- Data for processing:
◆ ◆ ◆ ◆ ◆

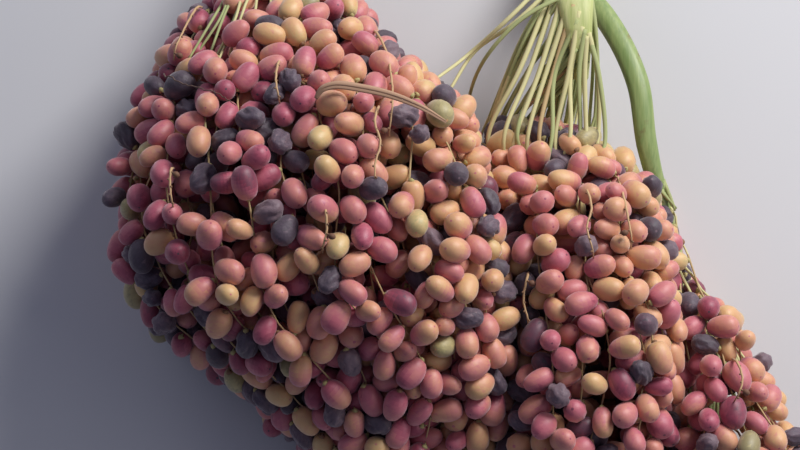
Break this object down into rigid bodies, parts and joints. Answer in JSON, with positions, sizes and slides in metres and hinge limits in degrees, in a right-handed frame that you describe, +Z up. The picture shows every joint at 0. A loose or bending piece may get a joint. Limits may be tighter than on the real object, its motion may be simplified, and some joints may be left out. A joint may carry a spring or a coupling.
{
  "type": "cut date fruit bunches",
  "caption": "Date palm fruit bunches as cut, lying side by side: dense heaps of ripening dates on strands that fan from flattened stalks.",
  "frame": {"origin": "on the floor, under the middle of the whole set of bunches", "axes": "+Z up from the floor, +Y from the fruit tips towards the cut ends of the stalks, +X to the right of a viewer who looks down with the stalks at the top"},
  "size_m": [0.8351, 0.9481, 0.3489],
  "materials": {
    "red_dates": "satin",
    "amber_dates": "satin",
    "pale_stalk": "satin",
    "green_stalk": "satin"
  },
  "bodies": {
    "root": {"left_hank_1": "red_dates", "left_hank_2": "red_dates", "left_hank_3": "red_dates", "left_hank_4": "red_dates", "left_hank_5": "red_dates", "middle_hank_1": "amber_dates", "middle_hank_2": "amber_dates", "right_hank_1": "amber_dates", "right_hank_2": "amber_dates", "left_stalk": "pale_stalk", "middle_stalk": "pale_stalk", "right_stalk": "green_stalk"}
  },
  "joints": []
}
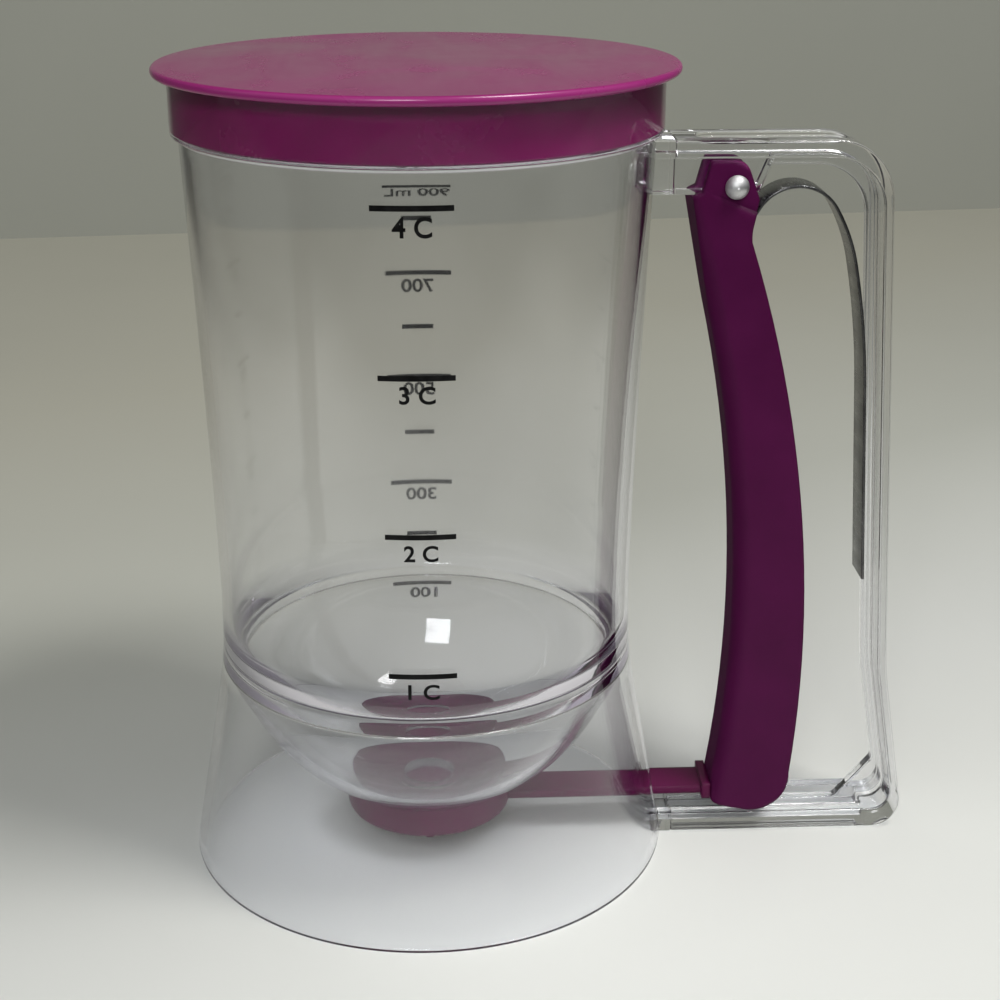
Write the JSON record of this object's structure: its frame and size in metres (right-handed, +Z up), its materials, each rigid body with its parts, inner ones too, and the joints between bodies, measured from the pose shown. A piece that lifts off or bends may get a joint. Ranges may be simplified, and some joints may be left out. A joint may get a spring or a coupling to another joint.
{
  "type": "pancake batter dispenser",
  "caption": "Clear measuring jug with a bowl-shaped bottom, a flared foot, a lift-off lid and a handle whose squeeze lever swings a shutter cup away from the outlet.",
  "frame": {"origin": "centre of the round foot, on the surface that the jug stands on", "axes": "+Z up along the jug's axis, +X from the jug towards its handle, +Y by the right-hand rule"},
  "size_m": [0.1767, 0.1166, 0.1901],
  "materials": {
    "clear_plastic": "clear polished moulded plastic",
    "purple_plastic": "satin moulded polypropylene",
    "dark_purple_plastic": "satin moulded polypropylene",
    "steel": "bright rolled steel"
  },
  "bodies": {
    "jug": {"jug_body": "clear_plastic", "handle_frame": "clear_plastic", "pivot_pin": "steel", "leaf_spring": "steel"},
    "lever": {"lever": "dark_purple_plastic", "valve_arm": "purple_plastic"},
    "lid": {"lid": "purple_plastic"}
  },
  "joints": [
    {"name": "lever_squeeze", "type": "hinge", "parent": "jug", "child": "lever", "pos_m": [0.0702, 0, 0.163], "axis": [0, -1, 0], "range_deg": [0, 8], "stiffness_Nm_per_rad": 2, "springref_deg": -8.59, "deforming": ["leaf_spring"]},
    {"name": "lid_lift", "type": "slide", "parent": "jug", "child": "lid", "axis": [0, 0, 1], "range_m": [0, 0.06]}
  ]
}
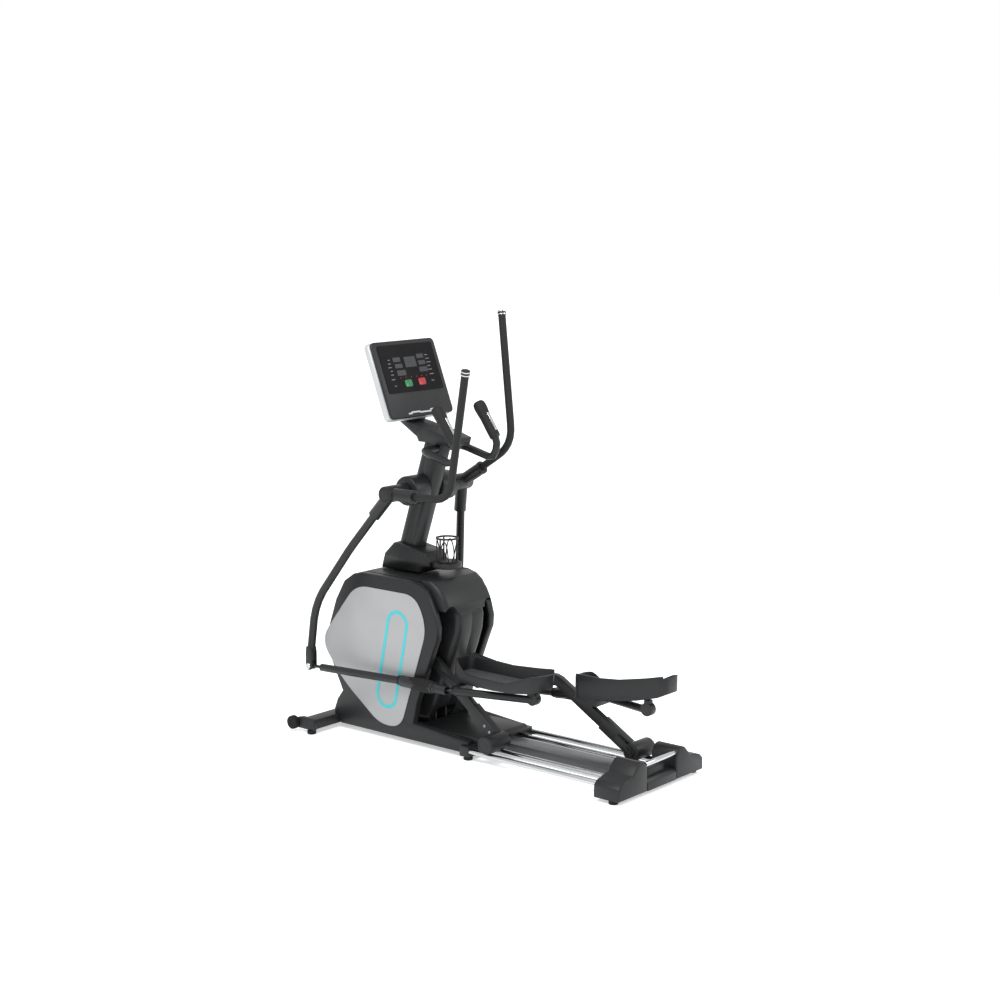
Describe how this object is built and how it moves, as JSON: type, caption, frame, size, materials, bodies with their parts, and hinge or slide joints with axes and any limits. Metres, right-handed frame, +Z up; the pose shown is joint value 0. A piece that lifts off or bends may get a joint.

◆ ◆ ◆ ◆ ◆

- Task brief: Output the whole listing above again, word for word.

- Final answer:
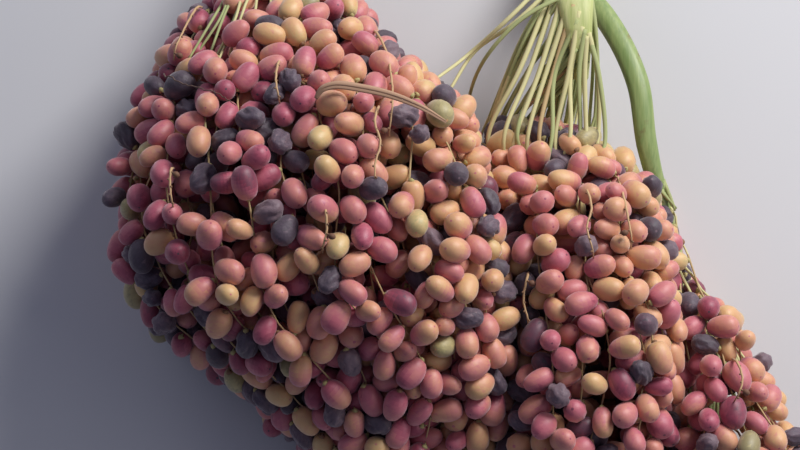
Break this object down into rigid bodies, parts and joints. Answer in JSON, with positions, sizes and slides in metres and hinge limits in degrees, in a right-handed frame that you describe, +Z up. The picture shows every joint at 0. A loose or bending piece may get a joint. Limits may be tighter than on the real object, its motion may be simplified, and some joints may be left out. A joint may carry a spring or a coupling.
{
  "type": "cut date fruit bunches",
  "caption": "Date palm fruit bunches as cut, lying side by side: dense heaps of ripening dates on strands that fan from flattened stalks.",
  "frame": {"origin": "on the floor, under the middle of the whole set of bunches", "axes": "+Z up from the floor, +Y from the fruit tips towards the cut ends of the stalks, +X to the right of a viewer who looks down with the stalks at the top"},
  "size_m": [0.8351, 0.9481, 0.3489],
  "materials": {
    "red_dates": "satin",
    "amber_dates": "satin",
    "pale_stalk": "satin",
    "green_stalk": "satin"
  },
  "bodies": {
    "root": {"left_hank_1": "red_dates", "left_hank_2": "red_dates", "left_hank_3": "red_dates", "left_hank_4": "red_dates", "left_hank_5": "red_dates", "middle_hank_1": "amber_dates", "middle_hank_2": "amber_dates", "right_hank_1": "amber_dates", "right_hank_2": "amber_dates", "left_stalk": "pale_stalk", "middle_stalk": "pale_stalk", "right_stalk": "green_stalk"}
  },
  "joints": []
}
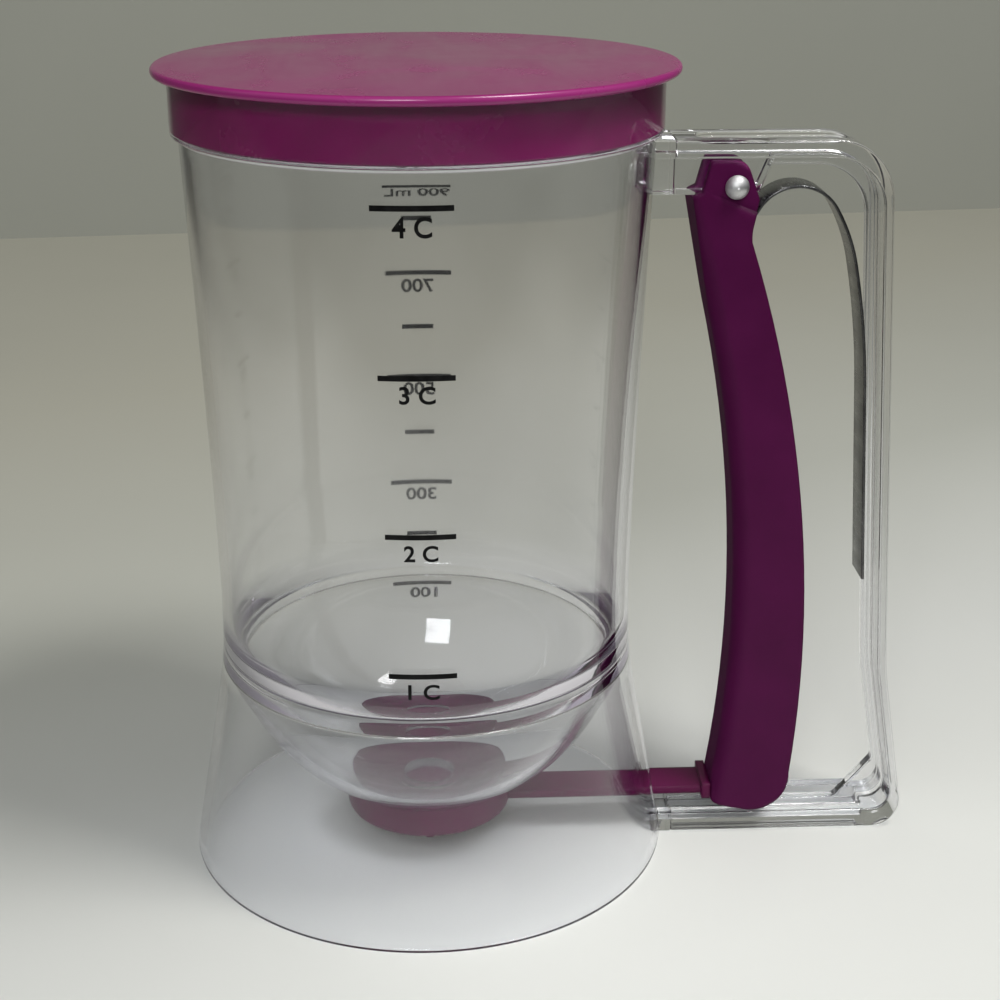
Write the JSON record of this object's structure: its frame and size in metres (right-handed, +Z up), its materials, each rigid body with its parts, inner ones too, and the joints between bodies, measured from the pose shown. A piece that lifts off or bends may get a joint. Ranges may be simplified, and some joints may be left out. A joint may get a spring or a coupling to another joint.
{
  "type": "pancake batter dispenser",
  "caption": "Clear measuring jug with a bowl-shaped bottom, a flared foot, a lift-off lid and a handle whose squeeze lever swings a shutter cup away from the outlet.",
  "frame": {"origin": "centre of the round foot, on the surface that the jug stands on", "axes": "+Z up along the jug's axis, +X from the jug towards its handle, +Y by the right-hand rule"},
  "size_m": [0.1767, 0.1166, 0.1901],
  "materials": {
    "clear_plastic": "clear polished moulded plastic",
    "purple_plastic": "satin moulded polypropylene",
    "dark_purple_plastic": "satin moulded polypropylene",
    "steel": "bright rolled steel"
  },
  "bodies": {
    "jug": {"jug_body": "clear_plastic", "handle_frame": "clear_plastic", "pivot_pin": "steel", "leaf_spring": "steel"},
    "lever": {"lever": "dark_purple_plastic", "valve_arm": "purple_plastic"},
    "lid": {"lid": "purple_plastic"}
  },
  "joints": [
    {"name": "lever_squeeze", "type": "hinge", "parent": "jug", "child": "lever", "pos_m": [0.0702, 0, 0.163], "axis": [0, -1, 0], "range_deg": [0, 8], "stiffness_Nm_per_rad": 2, "springref_deg": -8.59, "deforming": ["leaf_spring"]},
    {"name": "lid_lift", "type": "slide", "parent": "jug", "child": "lid", "axis": [0, 0, 1], "range_m": [0, 0.06]}
  ]
}
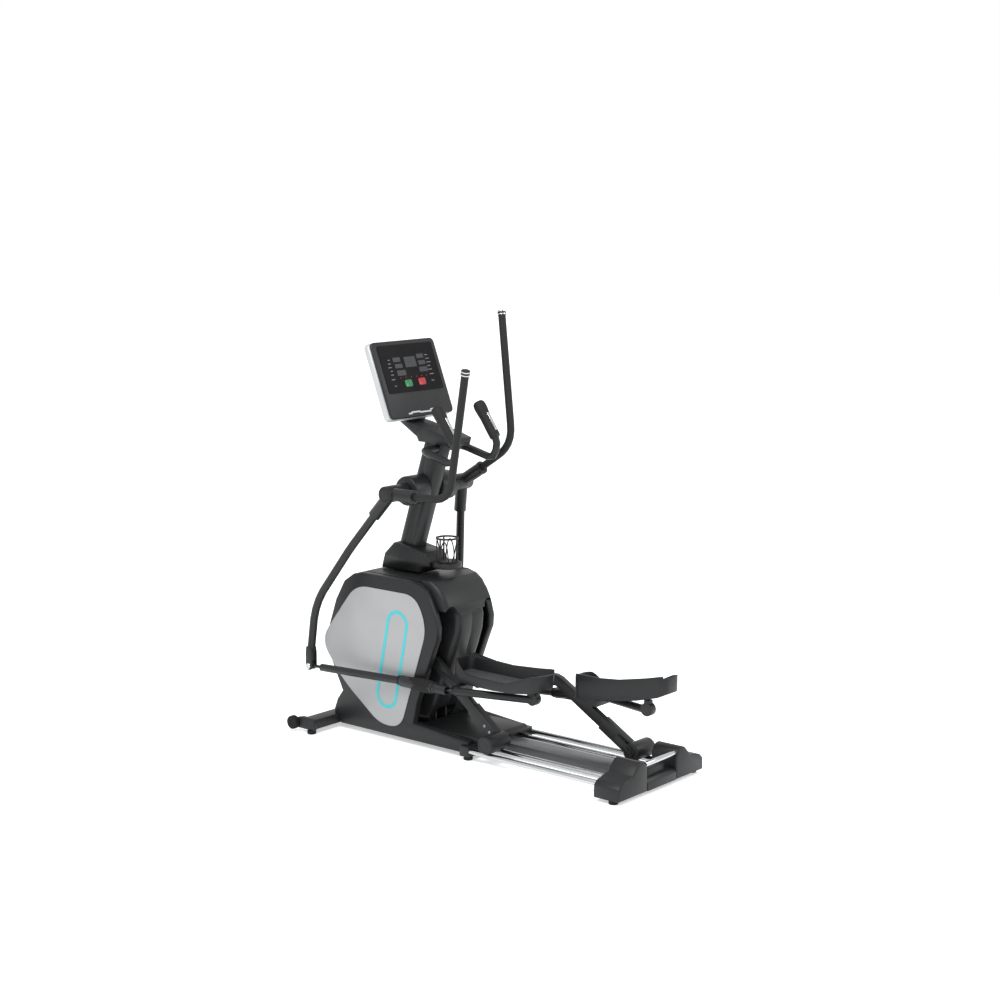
Describe how this object is built and how it moves, as JSON: type, caption, frame, size, materials, bodies with their parts, and hinge or slide joints with axes and any limits. Metres, right-handed frame, +Z up; the pose shown is joint value 0. A piece that lifts off or bends may get a joint.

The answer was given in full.